High-speed snapshots of biomolecules

PETRA III pioneers protein serial crystallography at synchrotrons

05-Jun-2014 - Germany

Using DESY's synchrotron light source PETRA III, scientists have pioneered a new way to analyse delicate biomolecules. The novel approach, borrowed from a new class of high-intensity X-ray sources called free-electron lasers (FELs), could reveal the atomic structure of proteins that were previously inaccessible to synchrotrons, as the team led by Prof. Henry Chapman from the Hamburg Center for Free-Electron Laser Science CFEL reports in the scientific journal of the International Union of Crystallography, IUCrJ. CFEL is a joint institution of DESY, the University of Hamburg and the Max Planck Society.

DESY

Electron density map of lysozyme at 2.1 Å resolution calculated from 40,233 single crystal indexed diffraction patterns.

The atomic structure of biomolecules can reveal the mechanisms underlying their function in the organism, leading to improved biological insight with the potential to enable the development of new medicines. The standard technique for elucidating the atomic structure of proteins involves shining a bright beam of X-rays onto a protein crystal. The crystal scatters the X-rays in a characteristic way, and from the resulting diffraction pattern the inner structure of the crystal can be calculated, yielding the atomic structure of the protein.

"But being jammed into a crystal is not a natural state for most biomolecules, so, many proteins form only very tiny crystals," says DESY scientist Chapman,who is also a professor at the University of Hamburg and a member of the Hamburg Center for Ultrafast Imaging CUI. “The smaller the crystal, the brighter the X-ray light has to be in order to produce usable diffraction patterns.”

Free-electron X-ray lasers can analyse crystals even smaller than one micrometre across, but a single X-ray pulse vaporises the sample after giving a single snapshot.
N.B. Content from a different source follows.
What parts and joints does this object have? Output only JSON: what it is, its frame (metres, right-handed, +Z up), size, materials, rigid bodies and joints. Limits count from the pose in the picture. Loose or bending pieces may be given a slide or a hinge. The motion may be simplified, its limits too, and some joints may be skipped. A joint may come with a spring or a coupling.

Measurements are made from many tens of thousands of samples in quick succession, and then processed with high performance computers. Synchrotrons on the other hand can determine the atomic structure from just a single crystal, but it has to be large enough and of high quality to be able to rotate it through the beam and explore it from all angles. Often, a handful of high-quality crystals is used.

"We noticed at the X-ray laser that some of the samples were large enough and diffracting quite well, so that we sometimes even had to attenuate the beam so as not to burn the detector," explains first author Dr. Francesco Stellato from CFEL. "So moving the quick-succession FEL method to a bright synchrotron could maybe serve to close a size gap for samples that are too small for conventional synchrotron investigations and sort of too large for free-electron lasers."

To test their hypothesis, the scientists used a well-studied protein called lysozyme and grew micrometre-sized crystals of it. At PETRA III, currently the most brilliant synchrotron light source in the world, they took FEL-style high-speed snapshots of many tiny lysozyme crystals and combined them. “We let a small stream of microcrystals run across the X-ray beam and shot a series of pictures as fast as the detector would allow,” illustrates CFEL scientist Dr. Dominik Oberthür from the team.

The lysozyme crystals were fed as a suspension in water through a thin capillary across the nine micrometre wide X-ray beam. This technique works at room temperature, avoiding the need to deep-freeze the protein crystals. The flow speed was adjusted so that individual microcrystals would not suffer significant radiation damage during the passage. The transit time of the microcrystals across the beam was between one and three milliseconds. “We set the detector on rapid fire, taking 25 pictures per second,” says co-author Dr. Alke Meents, head of the measuring station P11, where the experiments took place.

Almost 1.5 million detector frames were acquired over about 17 hours of experimental time. Automated analysis routines sorted through all the frames to find the 40,233 diffraction patterns hidden amongst them, which were then combined for structural analysis. This yielded the lysozyme structure with a resolution of 2.1 Ångström, or 0.2 millionths of a millimetre and in excellent agreement with known structural data. “With planned improvements on brightness and detectors, even faster images can be recorded, increasing the spatial resolution,” underlines Meents. “This way, our work paves the way for structural analysis of biomolecules previously inaccessible by synchrotrons.”

The work, that was funded by the German Federal Ministry of Education and Research BMBF in the context of the Röntgen-Ångström-Cluster, followsanother recent explorationof porting FEL techniques to the synchrotron on cryogenically cooled samples that were mounted in a nylon loop and scanned with the fine X-ray beam of PETRA III.